You now have a complete R developing environment:
R comes with some datasets. We are going to use mtcars.
In the script window (upper left), type the following:
data(mtcars) # loads mtcars dataset
View(mtcars) # view the data in a separate window
dim(mtcars) # dimensions: rows x columns
str(mtcars) # structure: name and type of variable
names(mtcars) # column (variable) names of the dataset
head(mtcars) # first few records of the dataset
summary(mtcars) # statistical summary
?mtcars # help about a dataset or command
getwd() # which directory are you in?
dir() # what are the files in that directory?
ls() # list the loaded objects in your current R session
# # comment: everything after this sign is ignored by R
1:5 # prints the numbers 1 to 5
sum(1:5) # sums the numbers 1 to 5
c(1,2,3) # c = "concatenate" = make a vector with the numbers 1, 2 and 3
x = c(1,2,3) # assign a name
You can run these commands by clicking “Source” in the upper right corner of the script window. It is also possible to run the commands one by one. Put your cursor anywhere on the line you want to run and press control-Enter.
Note that the View window is very powerful. You can open the View in its own window, filter, search and sort.
data.table is a fast and compact “mini language” for dealing with data (“data wrangling”), that resembles SQL.
It works like this:
If a (text, csv) file is read with data.table’s fread command, it is already a data.table object.
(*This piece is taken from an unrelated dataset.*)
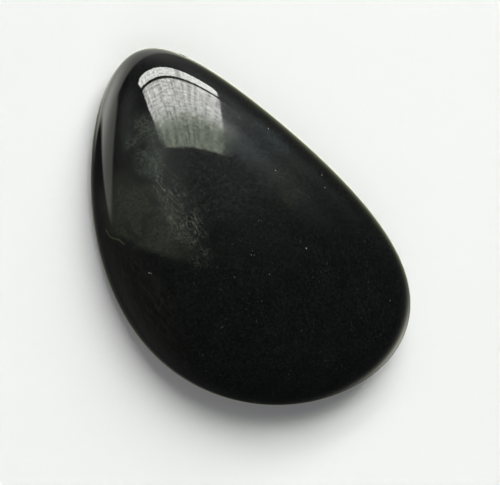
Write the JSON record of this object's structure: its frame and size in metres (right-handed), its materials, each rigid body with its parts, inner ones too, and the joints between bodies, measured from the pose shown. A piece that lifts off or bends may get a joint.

If not, you have to set it manually.
There are 2 cases: * The object contains names rows. This is the case in the mtcars object. You can see this by the fact that the column above the car names has no name. * The object contains no names rows.
setDT(mtcars, keep.rownames = T) # set to data.table, and keep rownames, these will be called "rn"
The operations that you typically do with rows is filtering and selecting.
mtcars[1,] # get the first row
mtcars[1:3,] # get the first 3 rows
mtcars[rn == "Duster 360",] # get a specific row, method 1
mtcars[rn %in% "Duster 360"] # get a specific row, method 2
mtcars[rn %like% "Merc"] # get rows with an approximate value, in this case "Merc"
mtcars[!1,] # exclude the first row
mtcars[!1:30,] # exclude the first 30 rows
mtcars[rn != "Duster 360"] # exclude a specific row
mtcars[!rn %like% "Merc"] # exclude rows with approximate values
mtcars[mpg %between% c(19, 20)] # find rows with a value between an interval, in this case: mpg between 19 and 20
mtcars[mpg > 30,] # find rows with a value larger than ...
mtcars[mpg > 30 & hp > 100,] # combine search criteria
# mtcars[, .(mpg, cyl)] # select columns, method 1
# mtcars[, c("mpg", "cyl"), with = F] # select columns, method 2
# mtcars[, c(2, 3), with = F] # select columns, method 3 (discouraged: less transparent)
# mtcars[, c("mpg", "cyl") := NULL] # remove columns, method 1
# mtcars[, !c("mpg", "cyl"), with = F] # remove columns, method 2
mtcars[, hp_wt := hp/wt] # new variable: calculate horsepower per weight (in this case: 1000 lbs)
mtcars[, `:=` ( # calculate several new variables at once
hp_wt = hp/wt,
mpg_wt = mpg/wt
)]
mtcars[rn %like% "Merc", .N] # ".N" is an abbreviation for "count" in data.table
mtcars[, mean(mpg), by = cyl] # calculate average mpg per cylinder
mtcars[, .(avg = mean(mpg)), by = cyl] # ditto, give name to calculated variable
mtcars[rn %like% "Merc", .N, by = cyl] # group a selection by something, in this case count "Merc" cars by cylinder
# all together now:
mtcars[rn %like% "Merc" & gear >= 3 & cyl == 4, .(rn, mpg, cyl, gear), by = mpg]